В тот роковой день Булгаков дома впал в настоящую истерику, именно в ту ночь он и кинул в огонь черновик романа "Мастер и Маргарита" (раздеру тетрадь пополам, иначе не поверят, что роман был написан, сказал он жене). Эта реакция была слишком горяча для тривиального запрета, но вполне адекватна, если заподозрить Булгакова в намерении подтолкнуть вождя к умножению казней партийной верхушки.
Вот такая версия...
Во всяком случае вскоре маховик террора был запущен на полную мощь, и в той мясорубке погибли практически все, кто долгие годы травил и преследовал писателя в печати, а от партии большевиков, которая победила в 1917 году, остались только рожки да ножки. Наверх пришли новички. А вот самого пересмешника рука тирании так ни разу не тронула.
Порой он жил впроголодь, порой писал бесконечные инсценировки, но ни одна капля крови все же не упала на булгаковский дом.

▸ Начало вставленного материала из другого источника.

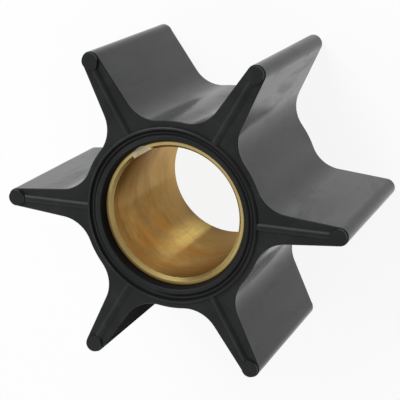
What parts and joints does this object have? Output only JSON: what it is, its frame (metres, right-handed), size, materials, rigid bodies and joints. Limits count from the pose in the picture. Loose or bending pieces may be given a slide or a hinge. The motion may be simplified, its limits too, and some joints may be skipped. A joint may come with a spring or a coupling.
{
  "type": "pump impeller",
  "caption": "Flexible pump impeller: radial rubber vanes with round tips, moulded on a brass bush with a keyed bore.",
  "frame": {"origin": "on the bore axis, at the level of the lower end's ring bead and buttons, which the impeller stands on", "axes": "+Z along the bore axis, out of the upper end; +X along the centreline of one vane"},
  "size_m": [0.0764, 0.0668, 0.0406],
  "materials": {
    "vane_rubber": "satin black neoprene moulding",
    "bush_brass": "machined brass, lightly tarnished"
  },
  "bodies": {
    "root": {"vane_body": "vane_rubber", "hub_bush": "bush_brass"}
  },
  "joints": []
}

Однако все неоднократные попытки Булгакова встретиться лично хозяин отверг, он-то хорошо знал свою слабость - при встрече писатель мог бы ему не понравиться, и тогда берегись... А соблюдая дистанцию, властитель оберегал, на всякий случай, своего избранника от пули.
И последнее.
Тот огорчительный факт, что в Москве до сих пор нет памятника самому московскому писателю - Михаилу Булгакову, что замечательные бронзовые отливки работы скульптора Рукавишникова для аллей вокруг Патриарших прудов уже годы пылятся в его мастерской, давно из нонсенса и курьеза превратились в абсурд.